Hades grants O and E's escape on the condition that neither look back on their journey home. Increasingly worried he's been tricked by Hades, Orpheus takes a peek behind and sends his beloved back to the underworld.
It's certainly storytelling before story. Hermes (played by a sly and devine Eddie Noel Rodriguez) is our emcee. As the Herald of the Gods, Hermes sets the scene, introduces the characters, and by operating with no fourth wall, keeps the show self-aware. More of a "Here's what happened next..." and "Here's my opinion of that..." type narrator, Hermes himself doesn't move the onstage inner-plot forward, leaving that assignment to The Fates.
Played vibrantly and distinctly by Belén Moyano, Bex Odorisio, and Shea Renee, The Fates are a window into primary characters' decision making. An upside down and twisted version of LITTLE SHOP OF HORRORS' "Chiffons", their interjections and observations are the characters weighing choices and consequences. It's marvelous. The venue for the main characters' inner-monologues isn't the usual park and bark format. Instead, using The Fates, we hear the inner-monologue and see the external, observable acting at the same time. While Hermes handles the commentary, The Fates advance the plot by narrating everyone's decisions.
Nicholas Barasch is earnest and likable as Orpheus with a voice extraordinarily pleasant. Morgan Siobhan Green as Eurydice is likewise a world class singer and compelling performer. Both actors, though, are undercut by the boilerplate nature of their roles.
We just don't have the same level of empathy for a couple still in the honeymoon phase. Orpheus knows before he's even heard her speak that he wants to marry Eurydice and she is won over almost instantly with (literal) sleight-of-hand. Love-at-first-sight and insta-soulmate devices may jump start the plot, but swing their love generic.
We get much more detail about the LTR of Hades and Persephone. When they interact we can see a millennia of growth and change in their feelings for each other. Their capture of interest puts Orpheus and Eurydice in the background of their own story.
Kimberly Marable as Persephone is an eye magnet. Charming and life of the party, vulnerable and impassioned, she rules every moment she's at the forefront of the story and some of the ones she isn't. A stunning performance worth the price of admission alone.
An incredibly versatile ensemble carries much of the weight, establishing setting both above ground and below. The stage pictures they create using turn-table-ography are impressive and expressive and diligently reset the tone scene to scene. I'd call the group (Lindsey Hailes, Chibueze Ihuoma, Will Mann, Ian Coulter-Buford, Sydney Parra and Alex Lugo) underappreciated, but their curtain call volume rightfully matched the leads.

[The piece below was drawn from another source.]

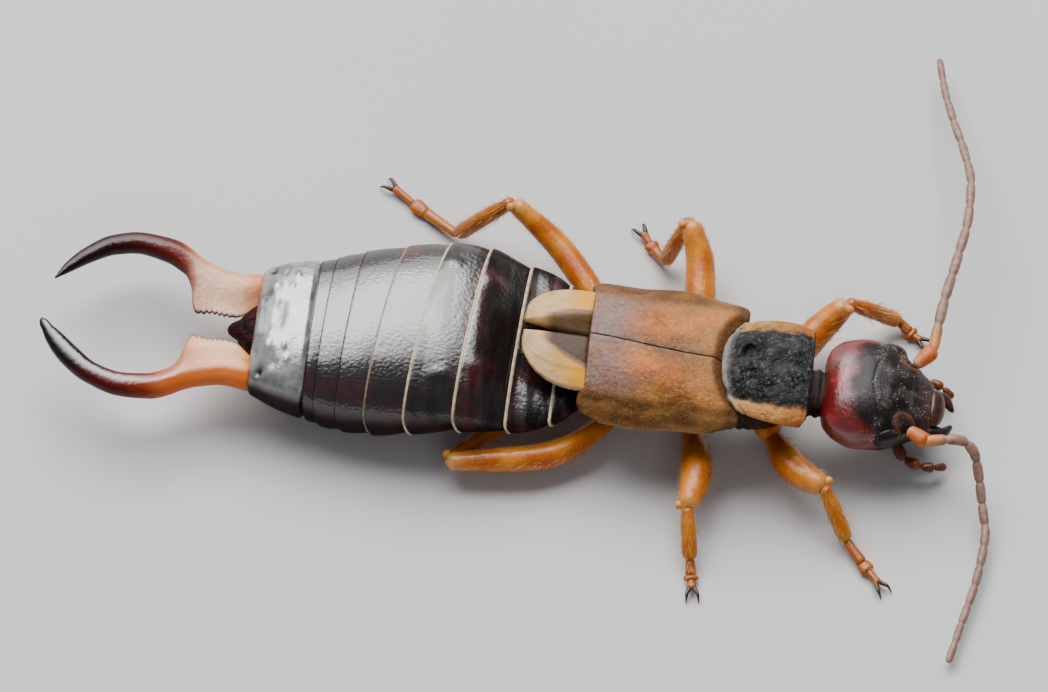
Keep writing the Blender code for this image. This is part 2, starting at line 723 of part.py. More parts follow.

What is it with musicals and New Orleans infused devils? Hades is evocative of "The Chimney Man" a thinly-veiled Satan serving as a purgatorial prosecutor and judge in JELLY'S LAST JAM, an early 1990s vehicle for Gregory Hines that sorts the life of Jazz pioneer Jelly Roll Morton. CAROLINE, OR CHANGE has its hellish dryer, and Disney's THE PRINCESS AND THE FROG has Dr. Faciler. (Now that I think of it, Keith David, the "How did ya get the beans above the frank?" dad in There's Something About Mary, played the first and third of the above trio, snagging a Tony nom for JELLY'S LAST JAM.) Add HADESTOWN to that list of musicals using the creole devil device to great success.
In this HADESTOWN National Tour, Kevyn Morrow's Hades is masterfully controlled and deliberate, a hypnotic power source for his castmates. His pained decision, influenced by The Fates, to let the lovers return home is the true climax of the story, leaving the lovers' journey and Orpheus' look back as the falling action and resolution (of the show's inner plot, at least).
The outer plot resolves when Hermes declares the show a tragedy they'll tell again and again, if only for the joy of grand performance and the strange but ever-present hope that this time it might end differently.
HADESTOWN is an impressive project with so much to praise and enjoy but all the workshopping in the world can't change the fact that the characters in Greek myths are often painted with broad strokes paper thin.
The Classical template gives Mitchell and the show's skilled designers a jungle gym for emotion, style, and theme, but forces tropes that undermine our human connection with material. The audience was amazed and entertained, leaping to their feet at the first instant of the curtain call, but their eyes were dry. The show doesn't stick the landing because after being told dozens of times that HADESTOWN is a sad, sad tale, it's not.
HADESTOWN plays through April 24th at Tempe's Gammage auditorium.